Thanks. I got information for my project.

jeancastle00
Post 4

My favorite part about photosynthesis is the amount of time that it has been on this earth. If you think about it, the cells that create energy inside of a plant through the process of photosynthesis are like archaic engines creating food for the plant to grow.

This simple way of thinking about it will help some understand just what the power of photosynthesis is and how it can potential help humans as we come into the impending world-wide energy crisis.

I thin that as our oil reserves deplete we will look toward alternatives like photosynthesis as our answer to how we can provide the same energy requirements that our massive markets now demand.

To have a set back in the forward moment of our industrialized world would mean a major decline in the standard of living for the average human as well as the most likely out break of energy wars between nations.

Honestly the situation has a potentially deadly consequence and we should invest money now into photosynthesis research as to avoid major issues in the near and far future.

ronburg44
Post 3

@thumbtack, while your statement seems very altruistic the unfortunate part is the logical fallacy that we could ever harvest photosynthesis for direct consumption of energy.

Basically because we our vehicles and turbines cannot consume glucose directly like a plant can, some sort of energy conversion must happen to harness the full potential of a plant's photosynthesis.
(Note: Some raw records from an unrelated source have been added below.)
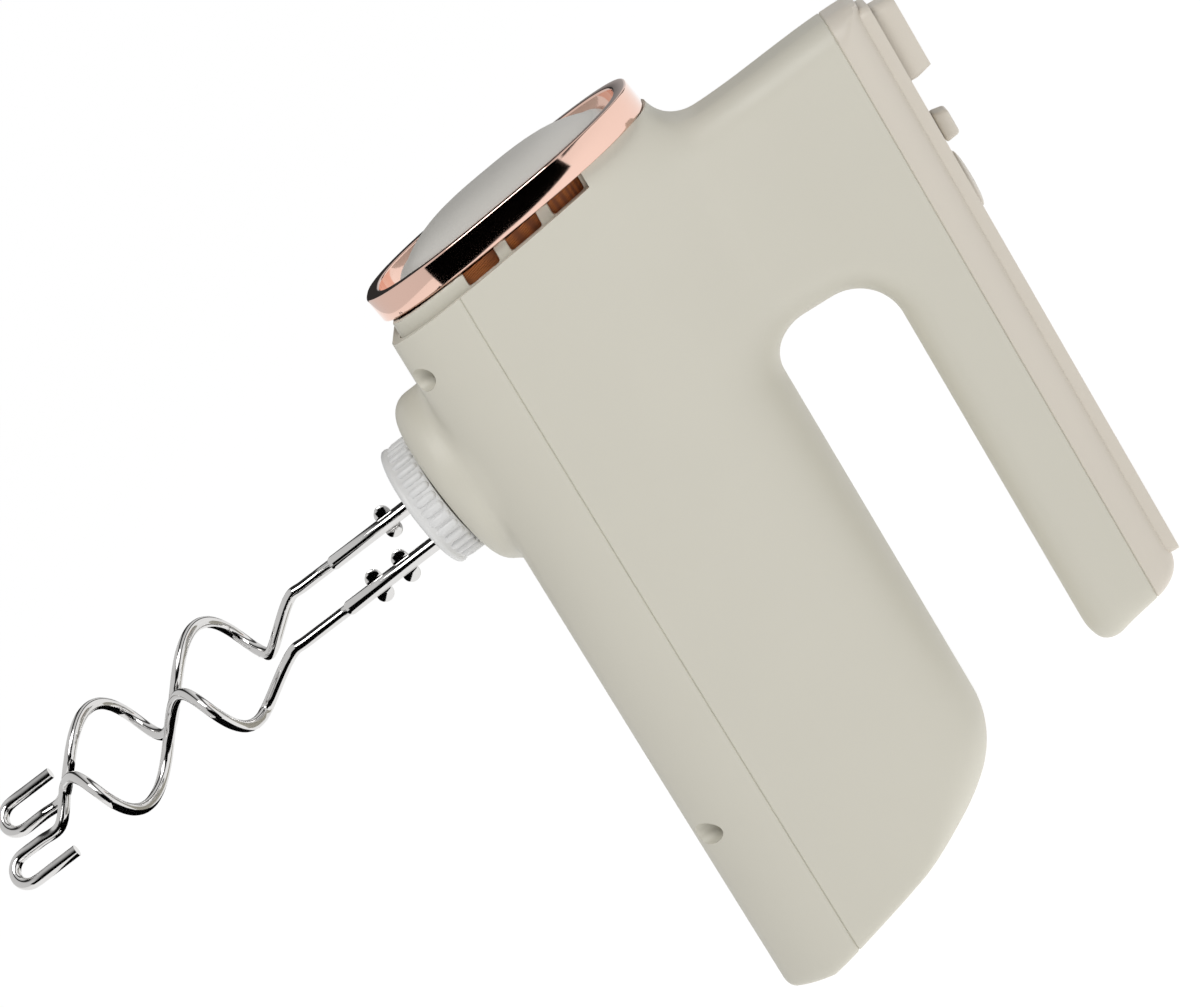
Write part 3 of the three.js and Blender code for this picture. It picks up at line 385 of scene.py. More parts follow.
def circuitBoard(name):
    f = Finish(name)
    tracks = f.add("ShaderNodeTexBrick", {}, {
        "Vector": f.stretched((1, 1, 1), (math.pi / 2, 0, 0)), "Scale": 150.0, "Mortar Size": 0.03},
        out="Fac")
    tone = f.blend(tracks, (0.02, 0.16, 0.06), (0.35, 0.22, 0.08))
    return f.close(tone, 0.4 + f.noise(300, 2) * 0.15, f.bump(tracks, 0.00005, 0.5))


def carbonBlock(name):
    f = Finish(name)
    speck = f.noise(1800, 3)
    return f.close(f.blend(speck, (0.015, 0.015, 0.016), (0.08, 0.08, 0.085)), 0.55 + speck * 0.2,
                   f.bump(speck, 0.00006, 0.6))


# Brown gauze behind the vents.
def gauze(name):
    f = Finish(name)
    weave = f.bands(620, "Z") * f.bands(620, "Y")
    tone = f.blend(weave, (0.28, 0.085, 0.02), (0.7, 0.24, 0.055))
    return f.close(tone, 0.55 + weave * 0.2, f.bump(weave, 0.0001, 0.6))


leanTurn = (0, math.radians(attitude["turn"] + leans["drive"]), 0)
paint = {
    "casing": mouldedPlastic("ivory soft-touch", (0.68, 0.655, 0.565), 0.46),
    "trim": mouldedPlastic("warm ivory satin", (0.72, 0.665, 0.58), 0.4),
    "panel": mouldedPlastic("pearl grey satin", (0.74, 0.72, 0.675), 0.38),
    "collar": mouldedPlastic("white nylon", (0.78, 0.78, 0.775), 0.42),
    "roseGold": polished("rose-gold plating", (0.88, 0.60, 0.50), 0.04, 0.000006),
    "chrome": polished("bright chrome plating", (0.72, 0.71, 0.70), 0.05),
    "steel": workedMetal("turned steel", (0.56, 0.57, 0.58), 0.3),
    "castMetal": workedMetal("die-cast alloy", (0.42, 0.43, 0.44), 0.5, (300, 300, 300), 0.00006),
    "brass": workedMetal("sintered bronze", (0.62, 0.42, 0.19), 0.35),
    "copper": windings("enamelled copper wire", (0.62, 0.24, 0.09), 520, leanTurn),
    "segments": windings("copper segments", (0.66, 0.3, 0.14), 260, (0, 0, 0)),
    "laminations": laminated("stacked steel sheets", leanTurn),
    "darkPlastic": mouldedPlastic("black polyamide", (0.025, 0.025, 0.027), 0.5, 0.00006),
    "gearPlastic": mouldedPlastic("natural acetal", (0.72, 0.68, 0.56), 0.35),
    "board": circuitBoard("printed circuit board"),
    "carbon": carbonBlock("pressed carbon"),
    "gauze": gauze("brown gauze"),
}
print("materials made")


# ------- shells

shell = {
    "length": 194.3, "top": 57.0, "noseRise": 3.0, "depth": 21.3, "lowerDepth": 27.0,
    "halfWidth": 34.0, "tailTaper": 4.5, "upperPower": 2.6, "lowerPower": 2.2,
    "tailX": 197.2, "wall": 2.4, "gap": 0.3, "recessTopZ": 40.0,
    "handleTop": 117.2, "handleUnder": 89.6, "handleHalf": 15.3, "handleSeam": 108.6,
    "neckFront": -5.6, "gapFront": 50.3, "neckBlend": 13.0, "bossRadius": 25.3,
    "bossDrop": 9.0, "bossRound": 6.0, "bossBlend": 3.0, "voxel": 1.1,
    "grooveWidth": 0.3, "parting": 0.04, "frontCap": -28.0,
    "spindleHole": 6.2, "leadHole": 4.5, "leadZ": -11.5,
}


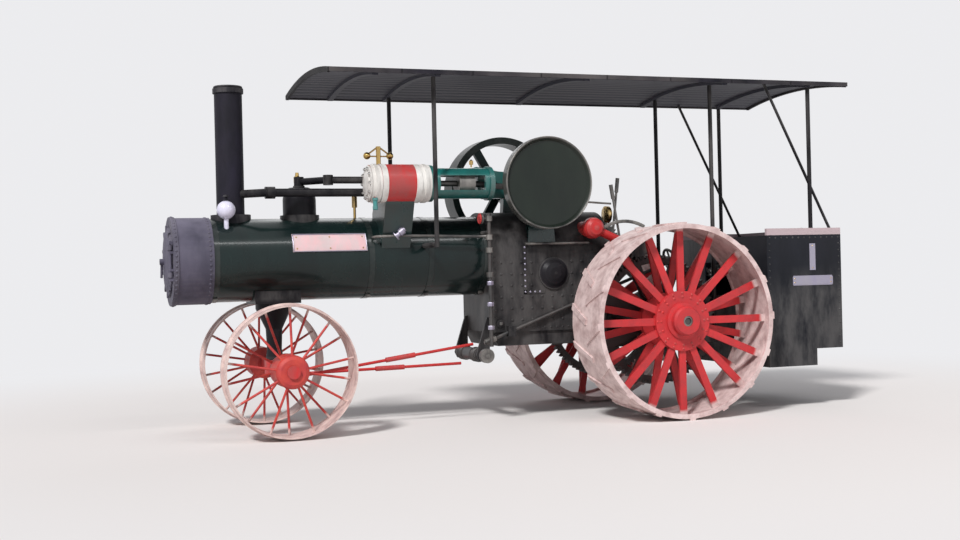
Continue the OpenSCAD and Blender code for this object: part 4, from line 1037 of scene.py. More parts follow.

I have heard of rumors suggesting that algae could be cultured to expel gasses that would be combustible in an engine. If this technology were to ever come to the consumer market it would be one step closer to enjoying the natural benefits of photosynthesis.

thumbtack
Post 2

I hold out hope that someday science will be able to harvest the power of photosynthesis and create usable energy out of it. Imagine if we could use the output that plants create for our fuel and costly energy supplies.

Just like the author states, it is incredibly important for us to decrease the rate at which we are consuming plants as they provide the earth with energy and oxygen.

I guess in a way, solar panels are like artificial plant leaves except instead of glucose we are getting electricity directly out of the energy conversion. Either way if we are able to develop the technology that harnesses photosynthesis, there will need to be a push toward making the process as efficient as possible.

Most energy loss in the world happens when energy is converted from on type to another. No one benefits from this lost energy and simplifying the process would the best way to utilize ever part that we can.